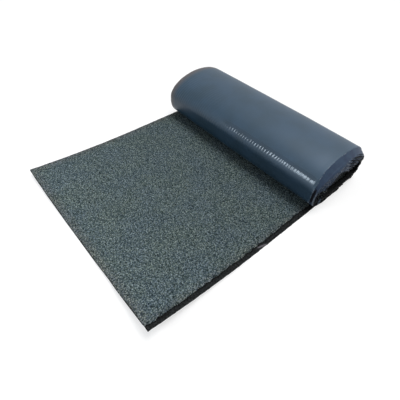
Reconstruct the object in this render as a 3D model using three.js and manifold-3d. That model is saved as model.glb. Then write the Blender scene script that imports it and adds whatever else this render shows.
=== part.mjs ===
// Roll of mineral-surfaced roofing felt, partly unrolled. Millimetres, +Z up.
//
// The object is one sheet of bitumen felt. Its first metre lies flat with the mineral granules up, and the
// rest is wound into a loose roll that has slumped into a low oval. A strip along one long edge, the
// selvedge, has no granules, so it is thinner there. X runs from the sheet's free end to the roll, and Y
// across the sheet from the selvedge to the far edge. The origin is on the floor, under the middle of the
// bounding box.

import * as THREE from "three";
import { mergeVertices } from "three/addons/utils/BufferGeometryUtils.js";
import Module from "manifold-3d";

// The sheet
const SHEET_WIDTH = 1000;
const FELT_THICKNESS = 3.7;
const GRANULE_DEPTH = 1.1;
const SELVEDGE_WIDTH = 28;

// The stretch that lies flat, and its free end, whose corners curl up
const TAIL_LENGTH = 1040;
const CURL_LENGTH = 600;
const FAR_CORNER_LIFT = 30;
const NEAR_CORNER_LIFT = 62;

// The slumped roll: an ellipse above the belly and a flatter superellipse below it
const ROLL_WIDTH = 397;
const ROLL_HEIGHT = 222;
const BELLY_HEIGHT = 112;
const BASE_FLATNESS = 3.6;
const TURNS = 10;
const AIR_GAP = 0.7;

// The inner turns have slid along the roll, and its thin selvedge end has settled
const TELESCOPE = 10;
const END_SAG = 20;
const END_SQUEEZE = 18;
const RESTING_HEIGHT = 8;

// How finely the curved forms are cut
const STATIONS_PER_TURN = 44;
const TAIL_STEPS = 20;
const WIDTH_STEPS = 12;

// The straight stretch that the wound and the flat sheet share
const JOIN_LEAD = 20;
const LEAD_STEPS = 2;

const PITCH = FELT_THICKNESS + AIR_GAP;
const SELVEDGE_THICKNESS = FELT_THICKNESS - GRANULE_DEPTH;
const HALF_ROLL = ROLL_WIDTH / 2;
const FULL_TURN = 2 * Math.PI;
const QUARTER = FULL_TURN / 4;
// A point's place in its turn is only known to within this share of a turn.
const ROUNDING = 0.1;
const ROLL_STEPS = LEAD_STEPS + Math.round(TURNS * STATIONS_PER_TURN);

const wasm = await Module();
wasm.setup();

function toSolid(geometry) {
  const bare = geometry.clone();
  bare.deleteAttribute("normal");
  bare.deleteAttribute("uv");
  const merged = mergeVertices(bare, 1e-3);
  const mesh = new wasm.Mesh({
    numProp: 3,
    vertProperties: merged.attributes.position.array,
    triVerts: new Uint32Array(merged.index.array),
  });
  return new wasm.Manifold(mesh);
}

function toGeometry(solid) {
  const mesh = solid.getMesh();
  const geometry = new THREE.BufferGeometry();
  geometry.setAttribute("position", new THREE.BufferAttribute(mesh.vertProperties, 3));
  geometry.setIndex(new THREE.BufferAttribute(mesh.triVerts, 1));
  geometry.computeVertexNormals();
  return geometry;
}

// Moves every vertex of a geometry by a function that changes the point it is given.
function bend(geometry, change) {
  const position = geometry.attributes.position;
  const point = new THREE.Vector3();
  for (let i = 0; i < position.count; i += 1) {
    change(point.fromBufferAttribute(position, i));
    position.setXYZ(i, point.x, point.y, point.z);
  }
  return geometry;
}

// The rise from the belly to the roll's top, or the drop from it to the floor.
function reach(isAbove) {
  return isAbove ? ROLL_HEIGHT - BELLY_HEIGHT : BELLY_HEIGHT;
}

// A point of the roll's oval section, inset from its outer face. Its x is measured from the roll's middle.
function ovalPoint(angle, inset) {
  const isAbove = Math.sin(angle) >= 0;
  const power = isAbove ? 1 : 2 / BASE_FLATNESS;
  const across = Math.sign(Math.cos(angle)) * Math.abs(Math.cos(angle)) ** power;
  const upward = Math.sign(Math.sin(angle)) * Math.abs(Math.sin(angle)) ** power;
  return new THREE.Vector2(
    across * (HALF_ROLL - inset),
    BELLY_HEIGHT + upward * (reach(isAbove) - inset),
  );
}

// How many turns into the roll the sheet is at a point of the section: the inverse of the spiral.
function turnsAt(x, z) {
  const isAbove = z >= BELLY_HEIGHT;
  const power = isAbove ? 2 : BASE_FLATNESS;
  const term = (offset, half, inset) => (Math.abs(offset) / (half - inset)) ** power;
  let low = 0;
  let high = Math.min(HALF_ROLL, reach(isAbove)) - 1;
  while (high - low > 1e-4) {
    const inset = (low + high) / 2;
    const sum = term(x, HALF_ROLL, inset) + term(z - BELLY_HEIGHT, reach(isAbove), inset);
    if (sum > 1) high = inset;
    else low = inset;
  }
  const across = Math.sign(x) * Math.sqrt(term(x, HALF_ROLL, low));
  const upward = Math.sign(z - BELLY_HEIGHT) * Math.sqrt(term(z - BELLY_HEIGHT, reach(isAbove), low));
  const angle = THREE.MathUtils.euclideanModulo(Math.atan2(upward, across) + QUARTER, FULL_TURN);
  const share = angle / FULL_TURN;
  const wholeTurns = Math.floor(low / PITCH - share + ROUNDING);
  return Math.max(0, wholeTurns + share);
}

// The line that the sheet's underside follows round the roll, after a short straight lead-in on the floor.
// Its stations are equally spaced in angle, so that the facets of all turns lie in line.
class SpiralPath extends THREE.Curve {
  getPoint(share, target = new THREE.Vector3()) {
    const station = share * ROLL_STEPS - LEAD_STEPS;
    if (station <= 0) return target.set((JOIN_LEAD * station) / LEAD_STEPS, 0, 0);
    const turns = station / STATIONS_PER_TURN;
    const { x, y: z } = ovalPoint(turns * FULL_TURN - QUARTER, turns * PITCH);
    return target.set(x, 0, z);
  }

  getUtoTmapping(share) {
    return share;
  }
}

// The sheet's cross-section, with the selvedge step. A path in the XZ plane turns its X into depth below the
// path and its Y into the place across the sheet.
function sheetSection(widthSteps) {
  const underside = [new THREE.Vector2(0, 0)];
  const topside = [
    new THREE.Vector2(-SELVEDGE_THICKNESS, 0),
    new THREE.Vector2(-SELVEDGE_THICKNESS, SELVEDGE_WIDTH),
  ];
  for (let i = 0; i <= widthSteps; i += 1) {
    const y = THREE.MathUtils.lerp(SELVEDGE_WIDTH, SHEET_WIDTH, i / widthSteps);
    underside.push(new THREE.Vector2(0, y));
    topside.push(new THREE.Vector2(-FELT_THICKNESS, y));
  }
  return new THREE.Shape([...underside, ...topside.reverse()]);
}

function sweep(section, path, steps) {
  return new THREE.ExtrudeGeometry(section, { extrudePath: path, steps });
}

// Slides each turn along the roll by how deep in the roll it lies.
function telescope(point) {
  point.y -= (TELESCOPE * turnsAt(point.x, point.z)) / TURNS;
}

// Lets the granule-free end of the roll settle: its top drops and its sides draw in.
function settle(point) {
  const height = (point.z - RESTING_HEIGHT) / (ROLL_HEIGHT - RESTING_HEIGHT);
  const share = THREE.MathUtils.clamp(height, 0, 1);
  point.x *= 1 - (END_SQUEEZE * share) / HALF_ROLL;
  point.z -= END_SAG * share;
}

function woundSheet() {
  return bend(sweep(sheetSection(1), new SpiralPath(), ROLL_STEPS), (point) => {
    const isRim = point.y < SELVEDGE_WIDTH / 2;
    telescope(point);
    if (isRim) settle(point);
  });
}

// Lifts the free end's corners, most at the selvedge corner, and leaves its middle on the floor.
function curl(point) {
  const side = (point.y - SHEET_WIDTH / 2) / (SHEET_WIDTH / 2);
  const lift = side > 0 ? FAR_CORNER_LIFT : NEAR_CORNER_LIFT;
  const along = Math.max(0, 1 - (point.x + TAIL_LENGTH) / CURL_LENGTH);
  point.z += lift * side ** 2 * along ** 2;
}

function flatSheet() {
  const freeEnd = new THREE.Vector3(-TAIL_LENGTH, 0, 0);
  const path = new THREE.LineCurve3(freeEnd, new THREE.Vector3(-JOIN_LEAD / 2, 0, 0));
  return bend(sweep(sheetSection(WIDTH_STEPS), path, TAIL_STEPS), curl);
}

function feltRoll() {
  const material = new THREE.MeshStandardMaterial({ color: "#4a5a60", roughness: 0.85, metalness: 0 });
  const mesh = new THREE.Mesh(toGeometry(toSolid(woundSheet()).add(toSolid(flatSheet()))), material);
  mesh.name = "felt_roll";
  mesh.position.x = (TAIL_LENGTH - HALF_ROLL + PITCH / 4) / 2;
  mesh.position.y = -(SHEET_WIDTH - TELESCOPE) / 2;
  return mesh;
}

const roll = new THREE.Group();
roll.add(feltRoll());

export default roll;
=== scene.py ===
# %% [markdown]
# # A partly unrolled roll of roofing felt
#
# Roofing felt is a sheet of polyester fleece soaked in bitumen. Its weather face is covered in crushed
# slate, and its underside in a thin polyethylene film that keeps the turns from sticking together. This
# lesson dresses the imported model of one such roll. The model gives the sheet's place and size. Here the
# sheet is made again with many more faces, so that the cut edges, the ripples of the film and the crumpled
# end can be seen.

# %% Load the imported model
import math

import bpy
import numpy as np
from mathutils import Matrix, Vector


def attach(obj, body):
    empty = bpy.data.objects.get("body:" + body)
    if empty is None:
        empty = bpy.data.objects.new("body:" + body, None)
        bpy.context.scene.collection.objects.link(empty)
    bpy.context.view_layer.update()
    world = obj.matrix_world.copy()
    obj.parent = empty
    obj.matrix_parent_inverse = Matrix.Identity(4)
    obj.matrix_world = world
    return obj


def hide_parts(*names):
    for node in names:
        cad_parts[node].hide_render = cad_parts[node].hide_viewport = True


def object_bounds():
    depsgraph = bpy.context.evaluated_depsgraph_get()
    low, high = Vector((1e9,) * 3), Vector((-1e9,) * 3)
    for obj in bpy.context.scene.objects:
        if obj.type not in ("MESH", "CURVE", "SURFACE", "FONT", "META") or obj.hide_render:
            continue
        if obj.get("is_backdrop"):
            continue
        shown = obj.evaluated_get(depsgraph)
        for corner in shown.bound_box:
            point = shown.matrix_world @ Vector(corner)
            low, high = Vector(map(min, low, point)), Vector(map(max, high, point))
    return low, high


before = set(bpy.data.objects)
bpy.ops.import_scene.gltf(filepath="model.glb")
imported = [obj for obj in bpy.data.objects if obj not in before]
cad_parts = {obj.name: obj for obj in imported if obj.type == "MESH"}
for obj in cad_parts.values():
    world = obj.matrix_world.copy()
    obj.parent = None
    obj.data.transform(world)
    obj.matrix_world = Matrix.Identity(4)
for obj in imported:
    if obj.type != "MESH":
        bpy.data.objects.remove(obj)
cad_low, cad_high = (list(corner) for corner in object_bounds())
print("nodes:", list(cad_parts), "box in metres:", cad_low, cad_high)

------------

■ **Exercise details**
The line containing "path, TAIL_STEPS), curl);" opens the part, and the line containing "if empty is" closes it. Output that part exactly, with both, and only that.

■ **Response to the exercise**
  return bend(sweep(sheetSection(WIDTH_STEPS), path, TAIL_STEPS), curl);
}

function feltRoll() {
  const material = new THREE.MeshStandardMaterial({ color: "#4a5a60", roughness: 0.85, metalness: 0 });
  const mesh = new THREE.Mesh(toGeometry(toSolid(woundSheet()).add(toSolid(flatSheet()))), material);
  mesh.name = "felt_roll";
  mesh.position.x = (TAIL_LENGTH - HALF_ROLL + PITCH / 4) / 2;
  mesh.position.y = -(SHEET_WIDTH - TELESCOPE) / 2;
  return mesh;
}

const roll = new THREE.Group();
roll.add(feltRoll());

export default roll;
=== scene.py ===
# %% [markdown]
# # A partly unrolled roll of roofing felt
#
# Roofing felt is a sheet of polyester fleece soaked in bitumen. Its weather face is covered in crushed
# slate, and its underside in a thin polyethylene film that keeps the turns from sticking together. This
# lesson dresses the imported model of one such roll. The model gives the sheet's place and size. Here the
# sheet is made again with many more faces, so that the cut edges, the ripples of the film and the crumpled
# end can be seen.

# %% Load the imported model
import math

import bpy
import numpy as np
from mathutils import Matrix, Vector


def attach(obj, body):
    empty = bpy.data.objects.get("body:" + body)
    if empty is None:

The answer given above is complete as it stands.